> **Aim**
Quote verbatim everything from the line containing "const tumbler = new THREE.Group();" down to the line containing "obj.data.transform(world)", with both of those lines included and no others.

--- START OF Dataset excerpt ---

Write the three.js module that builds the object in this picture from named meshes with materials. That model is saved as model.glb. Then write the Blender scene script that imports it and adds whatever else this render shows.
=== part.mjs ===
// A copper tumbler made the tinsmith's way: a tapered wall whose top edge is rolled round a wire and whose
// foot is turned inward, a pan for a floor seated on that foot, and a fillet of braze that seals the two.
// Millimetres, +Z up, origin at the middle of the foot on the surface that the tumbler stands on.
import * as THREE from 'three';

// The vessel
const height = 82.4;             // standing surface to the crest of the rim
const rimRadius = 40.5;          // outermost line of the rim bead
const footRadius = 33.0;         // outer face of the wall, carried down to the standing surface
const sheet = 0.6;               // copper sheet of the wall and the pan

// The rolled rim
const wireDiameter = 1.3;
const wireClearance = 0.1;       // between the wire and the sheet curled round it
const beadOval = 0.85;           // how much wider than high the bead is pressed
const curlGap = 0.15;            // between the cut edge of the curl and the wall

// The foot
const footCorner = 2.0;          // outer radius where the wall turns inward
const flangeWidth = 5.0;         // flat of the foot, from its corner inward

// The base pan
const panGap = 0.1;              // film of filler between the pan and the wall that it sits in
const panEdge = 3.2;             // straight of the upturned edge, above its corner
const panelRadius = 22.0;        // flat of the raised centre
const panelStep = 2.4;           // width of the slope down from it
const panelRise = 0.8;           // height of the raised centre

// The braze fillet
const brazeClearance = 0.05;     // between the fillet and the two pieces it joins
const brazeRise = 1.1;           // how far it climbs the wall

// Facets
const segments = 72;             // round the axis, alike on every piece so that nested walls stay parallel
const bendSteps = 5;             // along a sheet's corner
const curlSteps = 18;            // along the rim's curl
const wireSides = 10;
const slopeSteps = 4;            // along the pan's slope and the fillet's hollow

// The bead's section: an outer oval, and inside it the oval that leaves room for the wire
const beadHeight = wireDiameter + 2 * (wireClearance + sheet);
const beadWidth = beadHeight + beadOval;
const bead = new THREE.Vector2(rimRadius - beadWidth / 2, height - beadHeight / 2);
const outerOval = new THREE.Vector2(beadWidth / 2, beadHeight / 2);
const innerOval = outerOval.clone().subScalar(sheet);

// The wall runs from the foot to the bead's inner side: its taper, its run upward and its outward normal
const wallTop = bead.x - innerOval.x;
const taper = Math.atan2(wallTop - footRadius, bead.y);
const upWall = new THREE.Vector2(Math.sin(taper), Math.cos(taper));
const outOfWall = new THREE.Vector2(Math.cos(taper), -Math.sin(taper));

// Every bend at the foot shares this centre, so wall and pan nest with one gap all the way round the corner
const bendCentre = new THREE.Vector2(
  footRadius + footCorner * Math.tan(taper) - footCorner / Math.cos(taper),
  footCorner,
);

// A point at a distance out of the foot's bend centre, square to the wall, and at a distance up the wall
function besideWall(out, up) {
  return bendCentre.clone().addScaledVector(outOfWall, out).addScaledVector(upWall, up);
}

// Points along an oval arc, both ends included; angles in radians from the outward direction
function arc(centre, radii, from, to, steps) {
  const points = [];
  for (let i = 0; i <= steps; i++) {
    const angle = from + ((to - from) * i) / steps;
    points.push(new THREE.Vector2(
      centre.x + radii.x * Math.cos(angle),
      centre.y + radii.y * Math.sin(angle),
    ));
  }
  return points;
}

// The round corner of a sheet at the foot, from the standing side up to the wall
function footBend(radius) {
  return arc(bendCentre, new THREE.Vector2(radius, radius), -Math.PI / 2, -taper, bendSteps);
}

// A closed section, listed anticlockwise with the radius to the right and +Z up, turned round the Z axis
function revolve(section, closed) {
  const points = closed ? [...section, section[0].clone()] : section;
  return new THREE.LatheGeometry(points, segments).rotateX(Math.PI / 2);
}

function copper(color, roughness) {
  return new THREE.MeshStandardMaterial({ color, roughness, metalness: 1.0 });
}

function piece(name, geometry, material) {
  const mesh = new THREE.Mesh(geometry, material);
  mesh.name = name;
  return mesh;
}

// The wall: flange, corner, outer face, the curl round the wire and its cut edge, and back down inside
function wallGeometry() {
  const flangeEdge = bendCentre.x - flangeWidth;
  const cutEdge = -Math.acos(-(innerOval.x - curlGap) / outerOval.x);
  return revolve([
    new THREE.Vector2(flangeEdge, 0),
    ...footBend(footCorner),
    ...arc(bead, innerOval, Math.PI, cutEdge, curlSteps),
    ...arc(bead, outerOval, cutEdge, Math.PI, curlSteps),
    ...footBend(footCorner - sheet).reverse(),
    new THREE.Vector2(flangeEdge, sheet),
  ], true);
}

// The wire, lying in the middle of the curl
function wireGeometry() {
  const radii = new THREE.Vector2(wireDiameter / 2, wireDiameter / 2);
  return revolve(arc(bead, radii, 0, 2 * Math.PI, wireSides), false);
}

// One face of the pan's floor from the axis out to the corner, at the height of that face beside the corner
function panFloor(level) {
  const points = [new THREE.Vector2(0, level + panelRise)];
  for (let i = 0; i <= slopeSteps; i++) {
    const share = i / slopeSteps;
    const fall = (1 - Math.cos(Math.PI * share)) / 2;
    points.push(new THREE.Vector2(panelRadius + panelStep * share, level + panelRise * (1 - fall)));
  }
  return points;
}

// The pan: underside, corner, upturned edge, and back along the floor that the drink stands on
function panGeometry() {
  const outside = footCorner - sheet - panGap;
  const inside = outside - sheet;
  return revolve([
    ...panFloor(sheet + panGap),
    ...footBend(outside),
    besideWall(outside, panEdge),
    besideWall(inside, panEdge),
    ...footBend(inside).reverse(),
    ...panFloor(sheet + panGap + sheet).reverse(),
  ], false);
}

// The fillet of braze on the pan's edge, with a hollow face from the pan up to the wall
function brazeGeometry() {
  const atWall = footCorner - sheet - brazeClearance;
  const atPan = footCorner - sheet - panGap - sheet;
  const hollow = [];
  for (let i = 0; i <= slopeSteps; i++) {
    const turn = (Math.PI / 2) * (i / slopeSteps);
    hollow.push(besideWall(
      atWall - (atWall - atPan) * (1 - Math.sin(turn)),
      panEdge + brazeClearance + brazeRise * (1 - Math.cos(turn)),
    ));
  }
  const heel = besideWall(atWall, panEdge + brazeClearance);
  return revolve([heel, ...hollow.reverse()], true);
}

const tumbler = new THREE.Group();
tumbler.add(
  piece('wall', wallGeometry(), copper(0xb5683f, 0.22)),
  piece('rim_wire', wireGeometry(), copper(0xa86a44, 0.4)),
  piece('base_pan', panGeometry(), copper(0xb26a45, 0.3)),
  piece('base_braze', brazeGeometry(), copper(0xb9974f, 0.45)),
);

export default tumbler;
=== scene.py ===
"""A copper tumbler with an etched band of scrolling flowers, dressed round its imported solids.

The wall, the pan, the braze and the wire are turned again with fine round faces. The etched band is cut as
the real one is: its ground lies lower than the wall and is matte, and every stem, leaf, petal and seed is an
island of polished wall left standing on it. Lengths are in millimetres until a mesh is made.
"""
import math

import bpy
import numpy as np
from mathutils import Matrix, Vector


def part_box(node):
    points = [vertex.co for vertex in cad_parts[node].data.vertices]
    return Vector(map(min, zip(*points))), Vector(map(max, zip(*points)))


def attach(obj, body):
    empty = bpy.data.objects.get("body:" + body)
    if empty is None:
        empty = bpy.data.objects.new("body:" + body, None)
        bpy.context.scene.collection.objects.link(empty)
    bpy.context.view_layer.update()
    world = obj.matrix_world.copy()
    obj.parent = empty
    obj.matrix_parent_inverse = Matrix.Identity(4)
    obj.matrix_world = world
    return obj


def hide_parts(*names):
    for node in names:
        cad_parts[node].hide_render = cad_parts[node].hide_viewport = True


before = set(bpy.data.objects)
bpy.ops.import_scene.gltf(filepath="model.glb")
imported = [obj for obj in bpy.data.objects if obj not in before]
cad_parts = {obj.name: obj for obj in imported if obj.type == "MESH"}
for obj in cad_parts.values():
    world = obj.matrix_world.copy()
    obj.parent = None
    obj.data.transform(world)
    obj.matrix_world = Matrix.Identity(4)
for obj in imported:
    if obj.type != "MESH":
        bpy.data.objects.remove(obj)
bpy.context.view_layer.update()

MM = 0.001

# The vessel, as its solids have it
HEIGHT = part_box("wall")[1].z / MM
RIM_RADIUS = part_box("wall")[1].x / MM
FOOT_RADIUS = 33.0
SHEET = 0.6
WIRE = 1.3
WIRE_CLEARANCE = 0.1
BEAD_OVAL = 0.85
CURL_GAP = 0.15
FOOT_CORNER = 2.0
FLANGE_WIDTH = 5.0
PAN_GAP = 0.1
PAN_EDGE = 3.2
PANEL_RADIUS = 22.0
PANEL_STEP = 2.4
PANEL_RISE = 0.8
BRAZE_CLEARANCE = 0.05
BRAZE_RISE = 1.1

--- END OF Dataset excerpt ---

> **Complete answer**
const tumbler = new THREE.Group();
tumbler.add(
  piece('wall', wallGeometry(), copper(0xb5683f, 0.22)),
  piece('rim_wire', wireGeometry(), copper(0xa86a44, 0.4)),
  piece('base_pan', panGeometry(), copper(0xb26a45, 0.3)),
  piece('base_braze', brazeGeometry(), copper(0xb9974f, 0.45)),
);

export default tumbler;
=== scene.py ===
"""A copper tumbler with an etched band of scrolling flowers, dressed round its imported solids.

The wall, the pan, the braze and the wire are turned again with fine round faces. The etched band is cut as
the real one is: its ground lies lower than the wall and is matte, and every stem, leaf, petal and seed is an
island of polished wall left standing on it. Lengths are in millimetres until a mesh is made.
"""
import math

import bpy
import numpy as np
from mathutils import Matrix, Vector


def part_box(node):
    points = [vertex.co for vertex in cad_parts[node].data.vertices]
    return Vector(map(min, zip(*points))), Vector(map(max, zip(*points)))


def attach(obj, body):
    empty = bpy.data.objects.get("body:" + body)
    if empty is None:
        empty = bpy.data.objects.new("body:" + body, None)
        bpy.context.scene.collection.objects.link(empty)
    bpy.context.view_layer.update()
    world = obj.matrix_world.copy()
    obj.parent = empty
    obj.matrix_parent_inverse = Matrix.Identity(4)
    obj.matrix_world = world
    return obj


def hide_parts(*names):
    for node in names:
        cad_parts[node].hide_render = cad_parts[node].hide_viewport = True


before = set(bpy.data.objects)
bpy.ops.import_scene.gltf(filepath="model.glb")
imported = [obj for obj in bpy.data.objects if obj not in before]
cad_parts = {obj.name: obj for obj in imported if obj.type == "MESH"}
for obj in cad_parts.values():
    world = obj.matrix_world.copy()
    obj.parent = None
    obj.data.transform(world)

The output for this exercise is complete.